CHALLENGE:
Give back, exactly as it appears, the run of lines opening with the one containing "# A union nut" and closing with the one containing "cad_parts[node].hide_render = cad_parts[node].hide_viewport". Nothing outside that run should appear.
------ RECORDED INFORMATION
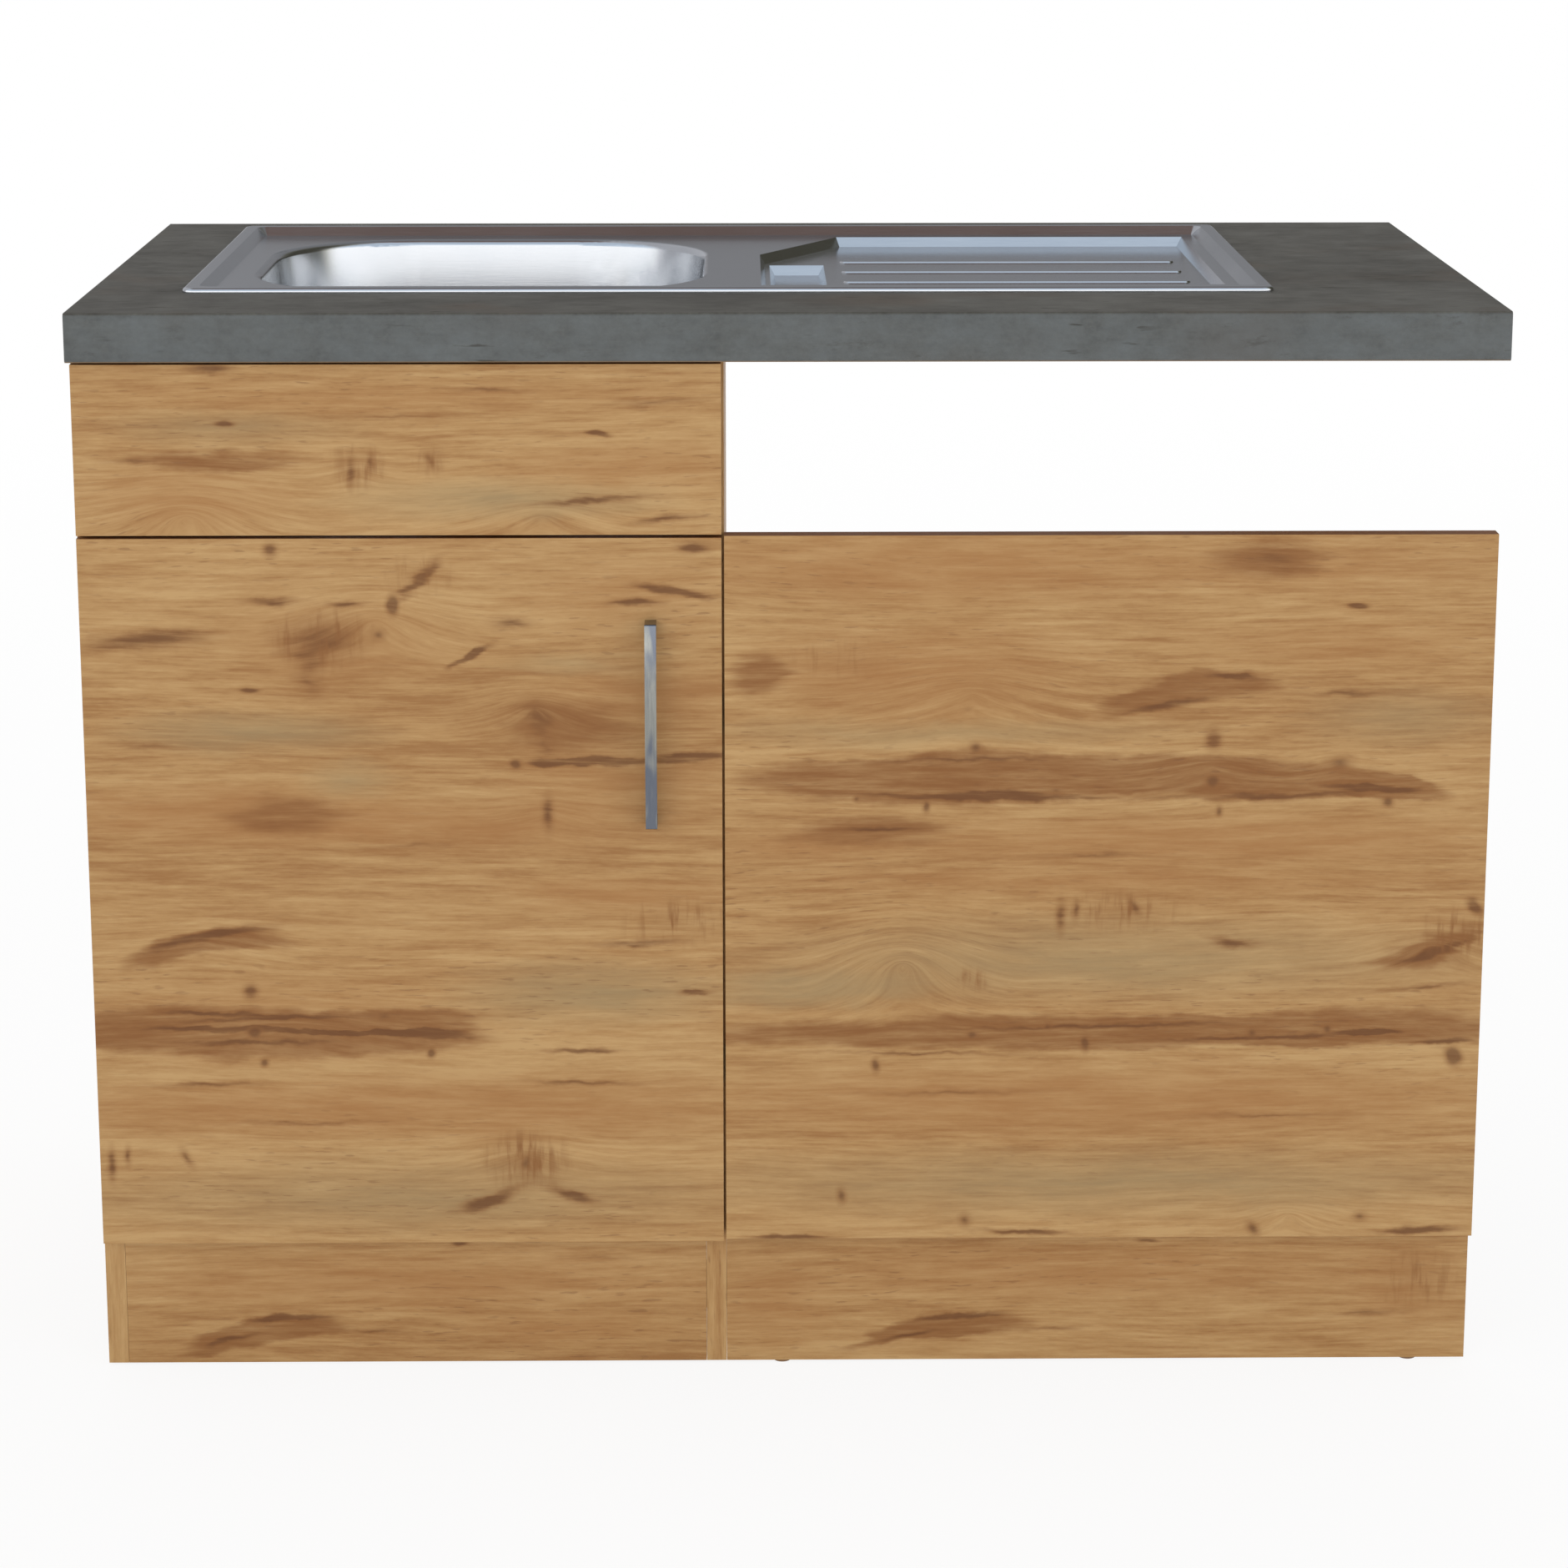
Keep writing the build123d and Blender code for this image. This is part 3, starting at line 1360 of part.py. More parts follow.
trap_cup_low_z = trap_low_z - trap_cup_height
with BuildPart() as trap_cup:
    turned(
        [
            (0, trap_cup_low_z),
            (trap_body_radius - trap_wall, trap_cup_low_z),
            (trap_body_radius, trap_cup_low_z + trap_wall),
            (trap_body_radius, trap_low_z - trap_grip_height),
            (trap_cup_radius, trap_low_z - trap_grip_height),
            (trap_cup_radius, trap_low_z),
            (trap_inner, trap_low_z),
            (trap_inner, trap_cup_low_z + trap_wall),
            (0, trap_cup_low_z + trap_wall),
        ],
        drain,
    )
sub_parts["trap_cup"] = trap_cup

trap_port_end_y = bowl_y + trap_port_reach
outlet_length = rear_y - trap_port_end_y
with BuildPart() as trap_outlet:
    with Locations(Plane(origin=(bowl_x, trap_port_end_y, trap_port_z), z_dir=(0, 1, 0))):
        Cylinder(
            pipe_radius - outlet_spigot_step,
            outlet_spigot_length,
            align=(Align.CENTER, Align.CENTER, Align.MIN),
        )
    with Locations(
        Plane(origin=(bowl_x, trap_port_end_y + outlet_spigot_length, trap_port_z), z_dir=(0, 1, 0))
    ):
        Cylinder(
            pipe_radius,
            outlet_length - outlet_spigot_length,
            align=(Align.CENTER, Align.CENTER, Align.MIN),
        )
    with Locations(Plane(origin=(bowl_x, trap_port_end_y, trap_port_z), z_dir=(0, 1, 0))):
        Cylinder(
            pipe_bore,
            outlet_length,
            align=(Align.CENTER, Align.CENTER, Align.MIN),
            mode=Mode.SUBTRACT,
        )
sub_parts["trap_outlet"] = trap_outlet

# A union nut bridges each joint: wide over the threaded end, narrow over the pipe.
nut_spots = [
    (Plane(origin=(*drain, spigot_low_z), z_dir=(0, 0, 1)), waste_spigot_radius),
    (Plane(origin=(*drain, trap_neck_top_z), z_dir=(0, 0, -1)), trap_neck_radius),
    (Plane(origin=(bowl_x, trap_port_end_y, trap_port_z), z_dir=(0, -1, 0)), trap_port_radius),
]
with BuildPart() as union_nuts:
    for plane, thread_radius in nut_spots:
        with BuildSketch(plane.offset(-nut_lip)):
            RegularPolygon(thread_radius + nut_wall, nut_flat_count)
            Circle(pipe_radius + nut_play, mode=Mode.SUBTRACT)
        extrude(amount=nut_height)
        with BuildSketch(plane):
            Circle(thread_radius + nut_play)
        extrude(amount=nut_height, mode=Mode.SUBTRACT)
sub_parts["union_nuts"] = union_nuts

for name, sub_part in sub_parts.items():
    sub_part.part.label = name
    export_step(sub_part.part, f"parts/{name}.step")
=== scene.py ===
import json
from math import cos, radians, sin

import bmesh
import bpy
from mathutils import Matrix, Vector


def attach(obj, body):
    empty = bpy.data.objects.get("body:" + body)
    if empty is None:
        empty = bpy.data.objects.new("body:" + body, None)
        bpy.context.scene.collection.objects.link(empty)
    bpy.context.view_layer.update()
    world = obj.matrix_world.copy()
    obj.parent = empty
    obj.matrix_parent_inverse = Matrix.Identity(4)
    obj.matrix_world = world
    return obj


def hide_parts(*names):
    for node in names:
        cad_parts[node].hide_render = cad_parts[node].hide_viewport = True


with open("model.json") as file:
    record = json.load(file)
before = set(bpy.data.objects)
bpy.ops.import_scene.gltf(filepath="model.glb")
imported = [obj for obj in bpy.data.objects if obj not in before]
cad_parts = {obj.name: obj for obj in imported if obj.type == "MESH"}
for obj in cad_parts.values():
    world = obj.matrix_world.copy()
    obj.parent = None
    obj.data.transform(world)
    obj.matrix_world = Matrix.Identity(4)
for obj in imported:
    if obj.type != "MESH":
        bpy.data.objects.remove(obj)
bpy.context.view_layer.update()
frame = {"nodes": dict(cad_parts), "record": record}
nodes = frame["nodes"]

# ---------------------------------------------------------------- door, fixed front, dishwasher front
# 16 mm boards faced with a knotty oak print, the grain running across the unit. The door hangs on
# two concealed hinges, and steel angles hold the other two boards. The print has fine fibres,
# short dark pores, streaks and small knots, and a joint between two printed planks.


def metres(millimetres):
    return millimetres / 1000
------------
WORKED ANSWER:
# A union nut bridges each joint: wide over the threaded end, narrow over the pipe.
nut_spots = [
    (Plane(origin=(*drain, spigot_low_z), z_dir=(0, 0, 1)), waste_spigot_radius),
    (Plane(origin=(*drain, trap_neck_top_z), z_dir=(0, 0, -1)), trap_neck_radius),
    (Plane(origin=(bowl_x, trap_port_end_y, trap_port_z), z_dir=(0, -1, 0)), trap_port_radius),
]
with BuildPart() as union_nuts:
    for plane, thread_radius in nut_spots:
        with BuildSketch(plane.offset(-nut_lip)):
            RegularPolygon(thread_radius + nut_wall, nut_flat_count)
            Circle(pipe_radius + nut_play, mode=Mode.SUBTRACT)
        extrude(amount=nut_height)
        with BuildSketch(plane):
            Circle(thread_radius + nut_play)
        extrude(amount=nut_height, mode=Mode.SUBTRACT)
sub_parts["union_nuts"] = union_nuts

for name, sub_part in sub_parts.items():
    sub_part.part.label = name
    export_step(sub_part.part, f"parts/{name}.step")
=== scene.py ===
import json
from math import cos, radians, sin

import bmesh
import bpy
from mathutils import Matrix, Vector


def attach(obj, body):
    empty = bpy.data.objects.get("body:" + body)
    if empty is None:
        empty = bpy.data.objects.new("body:" + body, None)
        bpy.context.scene.collection.objects.link(empty)
    bpy.context.view_layer.update()
    world = obj.matrix_world.copy()
    obj.parent = empty
    obj.matrix_parent_inverse = Matrix.Identity(4)
    obj.matrix_world = world
    return obj


def hide_parts(*names):
    for node in names:
        cad_parts[node].hide_render = cad_parts[node].hide_viewport = True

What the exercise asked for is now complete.